Acute leukemia patient’s preferences for treatment outcomes
Obtaining a better understanding of the treatment outcomes that matter to people living with acute leukaemia can be useful to guide drug discovery, inform the appraisal of new treatments, and the development of managed access or outcomes-based payment schemes. To date, however, little quantitative preference research has been conducted in this context. This study could help to inform future treatment reimbursement decisions.
The overall aim of this study is to better understand the aspects of treatment that matter most to different groups of acute leukaemia patients. This evidence will help inform the evaluation of treatments now and in the future.
More specifically, the objectives are to:
- Better understand relative importance of different aspects of leukaemia treatments and their outcomes to individuals with acute leukaemia
- Better understand and characterise the heterogeneity in patients’ preferences based on observed patient characteristics.
- Support future health technology assessments and promote access to future treatment options, based on the aspects that matter most to patients.
We will administer a discrete choice experiment (DCE) to elicit the preferences of people with acute leukaemia. DCEs involve presenting respondents with a set of choice tasks. Each choice task will involve the respondent choosing between two treatment options (or an opt-out option), which will be described using a set of attributes (treatment characteristics) with varying levels. In order to develop the attributes and levels of the DCE, qualitative research will be conducted with patients to understand the treatment characteristics of greatest importance. Once the attributes and levels are finalised, an experimental design will be produced alongside a broader online survey, which will be pilot tested and then subsequently launched.
Age: 18+ y.o
All acute leukemias
ALAN is running one study in patients who are relapsed/ refractory and another study in newly diagnosed patients.

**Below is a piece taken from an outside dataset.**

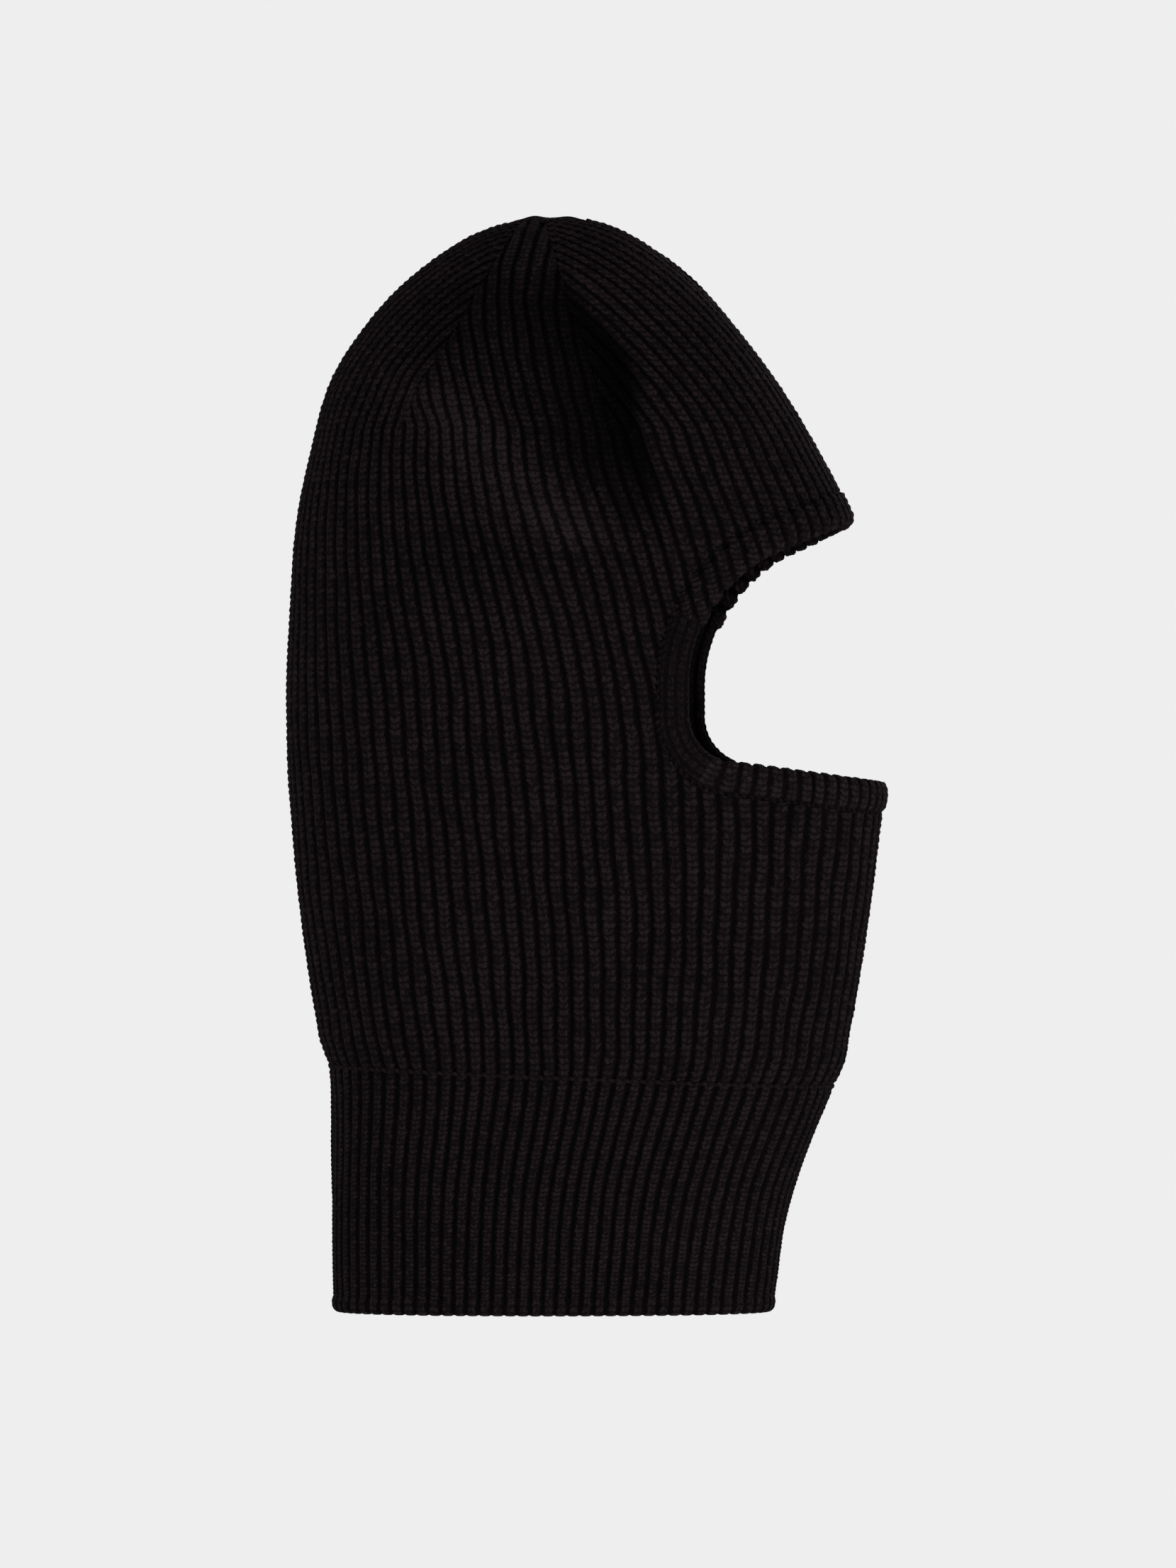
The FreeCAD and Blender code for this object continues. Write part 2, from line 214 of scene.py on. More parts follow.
# Painted shade and painted highlight: the share of the yarn's light that each place takes away or adds.
FOLD_SHADE, DART_SHADE, LOW_SHADE = 0.82, 0.22, 0.20
RIDGE_HIGHLIGHT, TOP_HIGHLIGHT = 1.25, 0.25


def shade(p, side):
    """The yarn's tone, painted to match the photo and not an effect of the knit: painted shade in the fold,
    along the back dart and in a band below the ridge; painted highlight on the ridge and at the top."""
    y, z = p[..., 1], p[..., 2]
    gap = np.interp(z, SOFT_Z, SOFT_Y) - y
    deep = np.minimum(1.7 * (fold_depth(z, side) / max(EDGE_DEPTH)), 1.0)
    near = np.where(gap < 0.0, np.exp(-((gap / 46.0) ** 2)), 1.0 - smooth(gap / 7.0))
    # painted shade in the fold behind the brow
    out = 1.0 - FOLD_SHADE * deep * near
    # painted highlight towards the top of the crown
    out = out * (1.0 + TOP_HIGHLIGHT * smooth((z - 372.0) / 40.0))
    # painted shade along the back dart
    off_dart = y - dart_y(z, "back")
    out = out * (1.0 - DART_SHADE * np.exp(-((off_dart / 9.0) ** 2))
                 * smooth((z - 336.0) / 20.0) * smooth((412.0 - z) / 15.0))
    # painted highlight on the ridge
    along = np.clip((z - 292.0) / 64.0, -0.3, 1.3)
    off_ridge = y - (-3.0 + 62.0 * along)
    high = smooth((z - 285.0) / 20.0) * smooth((372.0 - z) / 30.0)
    out = out * (1.0 + RIDGE_HIGHLIGHT * np.exp(-((off_ridge / 19.0) ** 2)) * high)
    # painted shade in a band below the ridge
    low = z - 286.0 - 0.08 * y
    out = out * (1.0 - LOW_SHADE * np.exp(-((low / 10.0) ** 2))
                 * smooth((y + 35.0) / 30.0) * smooth((88.0 - y) / 30.0))
    return out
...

The data generated by the choice experiments will be analysed using statistical models, to estimate the impact of changes in attribute levels on respondent utility or satisfaction.
We will also explore how the utility of different attribute levels differs by respondent characteristics and disease experience (preference heterogeneity).
The primary deliverable will be a written report for the study sponsor, which will form the basis of a manuscript for submission to a peer-reviewed journal.